Sergueï Narychkine, le chef du SVR, l’a décrit succinctement :
« Les masques sont tombés. L’Occident n’essaie pas seulement d’enfermer la Russie dans un nouveau “rideau de fer”. Nous parlons de tentatives de destruction de notre État – de son “anihilation”, comme il est désormais coutume de le dire dans l’environnement libéral-fasciste “tolérant”. Comme les États-Unis et leurs alliés n’ont ni l’occasion ni l’esprit d’essayer de le faire dans le cadre d’une confrontation militaro-politique ouverte et honnête, des tentatives sournoises sont faites pour établir un “blocus” économique, informationnel et humanitaire ».
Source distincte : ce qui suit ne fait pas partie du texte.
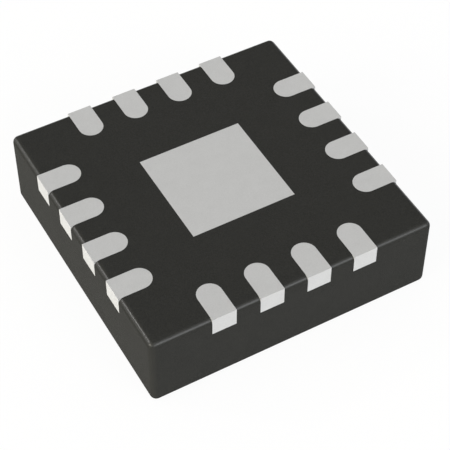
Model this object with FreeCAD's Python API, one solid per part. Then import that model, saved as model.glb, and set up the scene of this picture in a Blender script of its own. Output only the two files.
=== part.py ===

L’apogée de l’hystérie occidentale est sans doute le début d’un djihad néonazi 2022 : une armée mercenaire de 20 000 hommes est en train d’être assemblée en Pologne sous la supervision de la CIA. Le gros des effectifs provient de sociétés militaires privées telles que Blackwater/Academi et DynCorp. Leur couverture : « retour des Ukrainiens de la Légion étrangère française ». Ce remix afghan vient tout droit du seul manuel que la CIA connaisse.
De retour à la réalité, les faits sur le terrain finiront par conduire des économies occidentales entières à l’abattoir, le chaos dans le domaine des matières premières entraînant une hausse vertigineuse des coûts de l’énergie et de l’alimentation. À titre d’exemple, jusqu’à 60% des industries manufacturières allemandes et 70% des industries manufacturières italiennes pourraient être contraintes de fermer définitivement leurs portes – avec des conséquences sociales catastrophiques.
La machine européenne de Bruxelles, non élue et uber-Kafkaïenne, a choisi de commettre un triple hara-kiri en se présentant comme d’abjects vassaux de l’Empire, en détruisant les derniers élans de souveraineté français et allemands et en imposant l’aliénation de la Russie et de la Chine.
Pendant ce temps, la Russie montrera la voie : seule l’autosuffisance permet une indépendance totale. Les pays du Sud ont également très bien compris la situation : un jour, il fallait que quelqu’un se lève et dise « ça suffit ». Avec un maximum de puissance brute à l’appui.